◆ Problem description
Copy every line, exactly and only, from the line containing "const turning = groupAt(0, 0, 0, extensionArm(unit), dropping);" to the line containing "obj.matrix_world = Matrix.Identity(4)", both lines included.

--- start The data ---

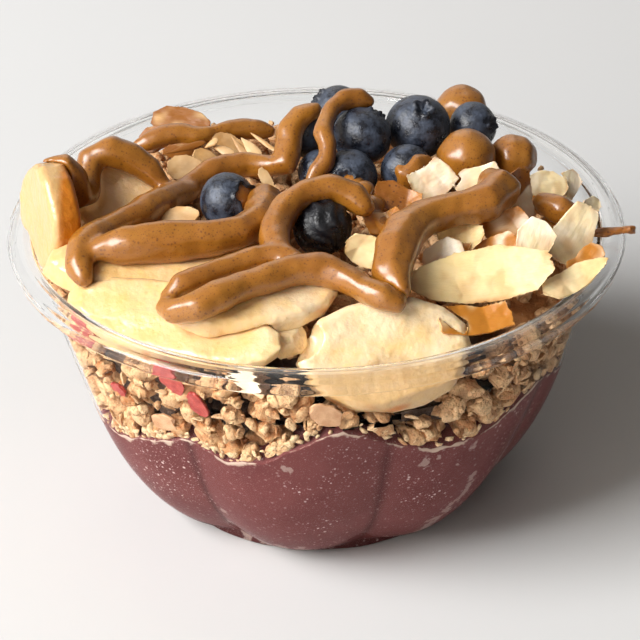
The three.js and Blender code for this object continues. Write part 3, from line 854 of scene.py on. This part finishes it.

--- end The data ---
--- start The data ---

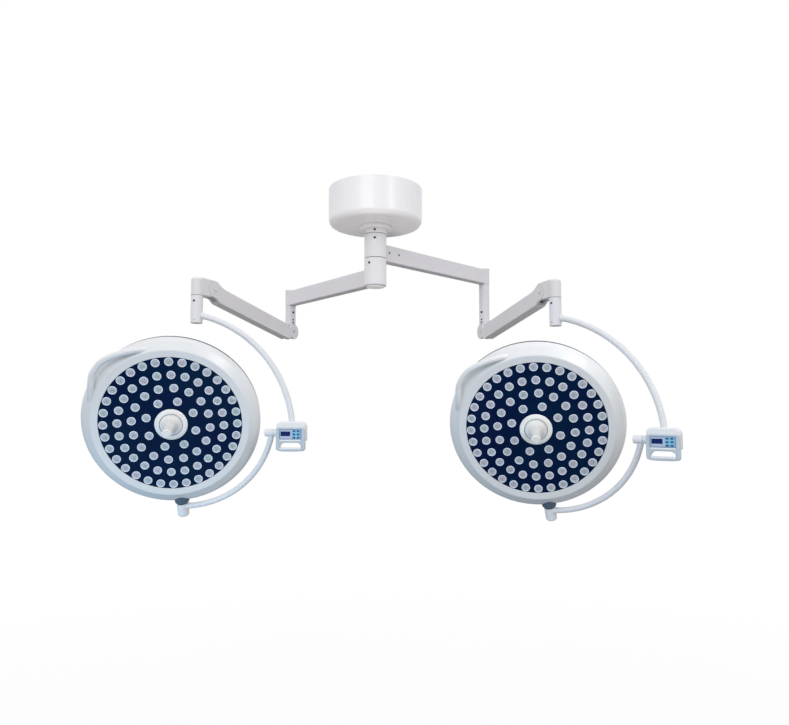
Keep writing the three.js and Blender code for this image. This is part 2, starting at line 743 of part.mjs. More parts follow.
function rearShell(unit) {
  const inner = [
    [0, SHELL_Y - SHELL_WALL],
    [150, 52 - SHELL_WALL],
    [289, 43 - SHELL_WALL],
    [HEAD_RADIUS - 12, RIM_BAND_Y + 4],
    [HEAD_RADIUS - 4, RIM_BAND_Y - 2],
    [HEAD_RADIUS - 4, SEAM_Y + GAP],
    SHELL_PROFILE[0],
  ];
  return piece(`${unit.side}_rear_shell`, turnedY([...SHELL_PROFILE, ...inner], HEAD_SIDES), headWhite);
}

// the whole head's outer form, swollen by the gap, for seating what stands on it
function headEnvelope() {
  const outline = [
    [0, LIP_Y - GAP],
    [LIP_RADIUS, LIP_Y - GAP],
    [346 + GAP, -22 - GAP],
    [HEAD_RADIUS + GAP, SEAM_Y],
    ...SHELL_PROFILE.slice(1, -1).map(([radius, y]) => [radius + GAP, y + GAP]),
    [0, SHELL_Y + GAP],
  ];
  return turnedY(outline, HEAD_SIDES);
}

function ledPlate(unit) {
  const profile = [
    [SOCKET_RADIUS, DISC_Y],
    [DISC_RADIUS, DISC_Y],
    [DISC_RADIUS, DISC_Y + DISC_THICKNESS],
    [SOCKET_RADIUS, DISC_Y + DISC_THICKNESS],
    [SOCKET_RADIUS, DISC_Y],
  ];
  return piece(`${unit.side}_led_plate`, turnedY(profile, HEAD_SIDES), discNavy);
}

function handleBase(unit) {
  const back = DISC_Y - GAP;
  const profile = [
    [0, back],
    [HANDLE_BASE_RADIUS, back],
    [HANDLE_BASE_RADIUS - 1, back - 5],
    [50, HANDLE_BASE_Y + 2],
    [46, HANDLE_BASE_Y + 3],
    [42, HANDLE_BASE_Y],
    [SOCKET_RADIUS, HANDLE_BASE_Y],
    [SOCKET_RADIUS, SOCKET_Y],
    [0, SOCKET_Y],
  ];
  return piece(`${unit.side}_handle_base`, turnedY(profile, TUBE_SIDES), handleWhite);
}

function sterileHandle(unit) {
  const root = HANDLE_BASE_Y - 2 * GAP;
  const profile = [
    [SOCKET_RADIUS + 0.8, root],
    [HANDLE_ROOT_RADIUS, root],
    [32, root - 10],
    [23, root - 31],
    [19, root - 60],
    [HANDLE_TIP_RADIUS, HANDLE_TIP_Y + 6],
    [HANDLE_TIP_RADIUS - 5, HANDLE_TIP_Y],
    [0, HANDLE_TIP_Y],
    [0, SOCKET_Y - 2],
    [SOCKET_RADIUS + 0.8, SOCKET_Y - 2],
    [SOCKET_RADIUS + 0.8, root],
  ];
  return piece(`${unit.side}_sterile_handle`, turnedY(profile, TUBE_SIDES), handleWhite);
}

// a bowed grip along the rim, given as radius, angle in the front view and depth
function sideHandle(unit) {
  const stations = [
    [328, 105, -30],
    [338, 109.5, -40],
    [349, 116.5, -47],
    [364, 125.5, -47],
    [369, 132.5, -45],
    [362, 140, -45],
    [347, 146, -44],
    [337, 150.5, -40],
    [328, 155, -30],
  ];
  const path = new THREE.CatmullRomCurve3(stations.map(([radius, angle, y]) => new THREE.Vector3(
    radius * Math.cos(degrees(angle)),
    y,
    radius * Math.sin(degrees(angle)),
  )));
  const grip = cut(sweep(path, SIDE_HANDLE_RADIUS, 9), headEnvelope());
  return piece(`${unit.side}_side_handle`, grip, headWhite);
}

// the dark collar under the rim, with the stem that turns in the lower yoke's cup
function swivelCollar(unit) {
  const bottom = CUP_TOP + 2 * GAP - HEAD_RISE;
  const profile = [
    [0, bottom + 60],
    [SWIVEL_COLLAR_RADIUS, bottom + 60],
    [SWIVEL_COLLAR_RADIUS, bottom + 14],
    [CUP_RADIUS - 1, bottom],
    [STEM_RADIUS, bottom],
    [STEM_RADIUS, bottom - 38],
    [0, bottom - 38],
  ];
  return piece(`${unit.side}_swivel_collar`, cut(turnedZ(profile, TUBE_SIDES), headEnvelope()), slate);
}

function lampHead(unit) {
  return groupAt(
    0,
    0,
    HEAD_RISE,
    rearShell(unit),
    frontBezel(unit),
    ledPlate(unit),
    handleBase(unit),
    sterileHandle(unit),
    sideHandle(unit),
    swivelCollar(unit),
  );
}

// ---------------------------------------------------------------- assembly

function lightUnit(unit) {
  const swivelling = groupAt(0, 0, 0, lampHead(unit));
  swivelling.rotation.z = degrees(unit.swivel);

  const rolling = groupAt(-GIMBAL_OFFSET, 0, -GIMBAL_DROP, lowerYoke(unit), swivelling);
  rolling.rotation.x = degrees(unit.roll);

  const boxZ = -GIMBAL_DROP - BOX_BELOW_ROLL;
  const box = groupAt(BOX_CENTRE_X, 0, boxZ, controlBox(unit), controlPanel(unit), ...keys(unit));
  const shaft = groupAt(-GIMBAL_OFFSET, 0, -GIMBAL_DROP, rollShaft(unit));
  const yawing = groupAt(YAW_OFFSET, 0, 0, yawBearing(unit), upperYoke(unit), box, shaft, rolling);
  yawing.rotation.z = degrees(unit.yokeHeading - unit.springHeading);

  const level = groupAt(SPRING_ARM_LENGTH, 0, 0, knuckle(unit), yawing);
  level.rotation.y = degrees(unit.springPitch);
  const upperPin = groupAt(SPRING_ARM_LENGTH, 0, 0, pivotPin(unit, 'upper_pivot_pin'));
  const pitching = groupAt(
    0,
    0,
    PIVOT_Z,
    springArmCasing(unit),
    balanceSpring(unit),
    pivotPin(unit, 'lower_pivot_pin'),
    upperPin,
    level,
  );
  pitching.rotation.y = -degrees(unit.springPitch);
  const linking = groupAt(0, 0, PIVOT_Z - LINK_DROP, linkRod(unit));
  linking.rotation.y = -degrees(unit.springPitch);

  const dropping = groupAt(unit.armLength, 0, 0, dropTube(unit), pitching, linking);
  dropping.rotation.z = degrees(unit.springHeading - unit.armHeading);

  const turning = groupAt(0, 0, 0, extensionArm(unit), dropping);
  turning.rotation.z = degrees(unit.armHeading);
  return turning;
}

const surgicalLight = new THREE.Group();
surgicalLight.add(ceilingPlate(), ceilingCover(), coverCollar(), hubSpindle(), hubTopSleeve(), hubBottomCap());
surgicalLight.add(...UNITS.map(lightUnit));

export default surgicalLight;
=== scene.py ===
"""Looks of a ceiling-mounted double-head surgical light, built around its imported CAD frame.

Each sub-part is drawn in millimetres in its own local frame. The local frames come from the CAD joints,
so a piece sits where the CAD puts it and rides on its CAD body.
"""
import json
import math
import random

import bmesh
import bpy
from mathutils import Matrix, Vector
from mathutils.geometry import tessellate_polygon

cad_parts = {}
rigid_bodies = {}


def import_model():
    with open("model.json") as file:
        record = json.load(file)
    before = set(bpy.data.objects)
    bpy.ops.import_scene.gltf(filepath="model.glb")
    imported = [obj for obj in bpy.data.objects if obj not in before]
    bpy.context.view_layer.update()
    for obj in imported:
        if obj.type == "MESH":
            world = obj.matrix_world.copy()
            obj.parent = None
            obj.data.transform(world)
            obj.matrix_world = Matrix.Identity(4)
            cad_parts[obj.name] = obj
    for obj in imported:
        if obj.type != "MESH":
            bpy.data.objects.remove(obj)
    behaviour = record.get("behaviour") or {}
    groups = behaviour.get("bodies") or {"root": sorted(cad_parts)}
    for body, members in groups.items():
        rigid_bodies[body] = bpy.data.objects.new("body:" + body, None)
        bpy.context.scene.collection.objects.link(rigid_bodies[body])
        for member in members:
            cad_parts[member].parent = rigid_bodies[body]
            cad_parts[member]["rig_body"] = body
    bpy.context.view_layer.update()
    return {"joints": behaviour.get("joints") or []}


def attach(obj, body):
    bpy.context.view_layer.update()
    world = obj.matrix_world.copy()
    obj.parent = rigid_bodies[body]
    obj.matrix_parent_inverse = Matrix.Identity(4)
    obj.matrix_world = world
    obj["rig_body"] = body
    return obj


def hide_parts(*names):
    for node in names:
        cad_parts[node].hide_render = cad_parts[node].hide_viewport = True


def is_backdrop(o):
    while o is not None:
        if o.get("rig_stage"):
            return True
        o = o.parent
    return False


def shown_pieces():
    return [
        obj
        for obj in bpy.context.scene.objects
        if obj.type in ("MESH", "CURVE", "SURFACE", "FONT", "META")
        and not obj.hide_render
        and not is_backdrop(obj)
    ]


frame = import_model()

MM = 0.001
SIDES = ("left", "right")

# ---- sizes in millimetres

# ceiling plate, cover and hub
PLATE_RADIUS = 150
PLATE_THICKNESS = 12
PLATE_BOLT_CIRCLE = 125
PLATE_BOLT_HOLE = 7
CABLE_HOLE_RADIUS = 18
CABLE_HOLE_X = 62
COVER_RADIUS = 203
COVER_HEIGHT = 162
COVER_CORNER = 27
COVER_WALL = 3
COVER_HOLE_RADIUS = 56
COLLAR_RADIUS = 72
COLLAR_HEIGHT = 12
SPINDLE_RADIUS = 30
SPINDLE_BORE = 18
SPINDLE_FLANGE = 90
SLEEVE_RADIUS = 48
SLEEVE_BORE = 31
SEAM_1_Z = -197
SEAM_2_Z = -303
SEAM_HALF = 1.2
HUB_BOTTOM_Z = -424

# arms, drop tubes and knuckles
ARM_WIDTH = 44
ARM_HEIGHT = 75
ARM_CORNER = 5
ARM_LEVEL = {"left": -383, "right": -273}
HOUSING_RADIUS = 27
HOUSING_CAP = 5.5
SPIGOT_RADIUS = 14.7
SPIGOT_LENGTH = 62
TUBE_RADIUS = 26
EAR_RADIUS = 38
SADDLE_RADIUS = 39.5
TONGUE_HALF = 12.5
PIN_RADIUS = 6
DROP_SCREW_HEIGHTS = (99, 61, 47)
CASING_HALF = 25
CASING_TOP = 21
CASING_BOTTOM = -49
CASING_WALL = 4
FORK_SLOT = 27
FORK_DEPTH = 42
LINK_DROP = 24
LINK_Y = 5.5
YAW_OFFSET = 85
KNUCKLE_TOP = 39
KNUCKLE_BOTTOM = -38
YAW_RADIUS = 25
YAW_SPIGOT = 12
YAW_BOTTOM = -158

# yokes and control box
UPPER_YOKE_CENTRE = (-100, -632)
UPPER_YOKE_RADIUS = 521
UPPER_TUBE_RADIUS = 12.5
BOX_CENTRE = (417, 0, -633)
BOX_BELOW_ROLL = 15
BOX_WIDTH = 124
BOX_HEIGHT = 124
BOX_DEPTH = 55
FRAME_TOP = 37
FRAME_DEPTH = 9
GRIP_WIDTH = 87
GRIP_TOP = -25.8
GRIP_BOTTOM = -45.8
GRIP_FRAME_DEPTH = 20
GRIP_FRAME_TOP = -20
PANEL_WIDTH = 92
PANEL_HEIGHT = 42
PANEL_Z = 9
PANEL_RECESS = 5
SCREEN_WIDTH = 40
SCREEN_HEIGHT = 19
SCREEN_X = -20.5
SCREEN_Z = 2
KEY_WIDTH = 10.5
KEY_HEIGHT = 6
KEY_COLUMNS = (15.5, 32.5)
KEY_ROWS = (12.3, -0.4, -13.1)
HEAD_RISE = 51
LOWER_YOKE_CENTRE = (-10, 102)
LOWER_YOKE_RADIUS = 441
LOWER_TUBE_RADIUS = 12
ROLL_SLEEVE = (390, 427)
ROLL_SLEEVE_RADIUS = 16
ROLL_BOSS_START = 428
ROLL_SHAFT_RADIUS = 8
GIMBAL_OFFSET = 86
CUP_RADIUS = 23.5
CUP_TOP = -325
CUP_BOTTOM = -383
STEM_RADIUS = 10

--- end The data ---

◆ Written solution
  const turning = groupAt(0, 0, 0, extensionArm(unit), dropping);
  turning.rotation.z = degrees(unit.armHeading);
  return turning;
}

const surgicalLight = new THREE.Group();
surgicalLight.add(ceilingPlate(), ceilingCover(), coverCollar(), hubSpindle(), hubTopSleeve(), hubBottomCap());
surgicalLight.add(...UNITS.map(lightUnit));

export default surgicalLight;
=== scene.py ===
"""Looks of a ceiling-mounted double-head surgical light, built around its imported CAD frame.

Each sub-part is drawn in millimetres in its own local frame. The local frames come from the CAD joints,
so a piece sits where the CAD puts it and rides on its CAD body.
"""
import json
import math
import random

import bmesh
import bpy
from mathutils import Matrix, Vector
from mathutils.geometry import tessellate_polygon

cad_parts = {}
rigid_bodies = {}


def import_model():
    with open("model.json") as file:
        record = json.load(file)
    before = set(bpy.data.objects)
    bpy.ops.import_scene.gltf(filepath="model.glb")
    imported = [obj for obj in bpy.data.objects if obj not in before]
    bpy.context.view_layer.update()
    for obj in imported:
        if obj.type == "MESH":
            world = obj.matrix_world.copy()
            obj.parent = None
            obj.data.transform(world)
            obj.matrix_world = Matrix.Identity(4)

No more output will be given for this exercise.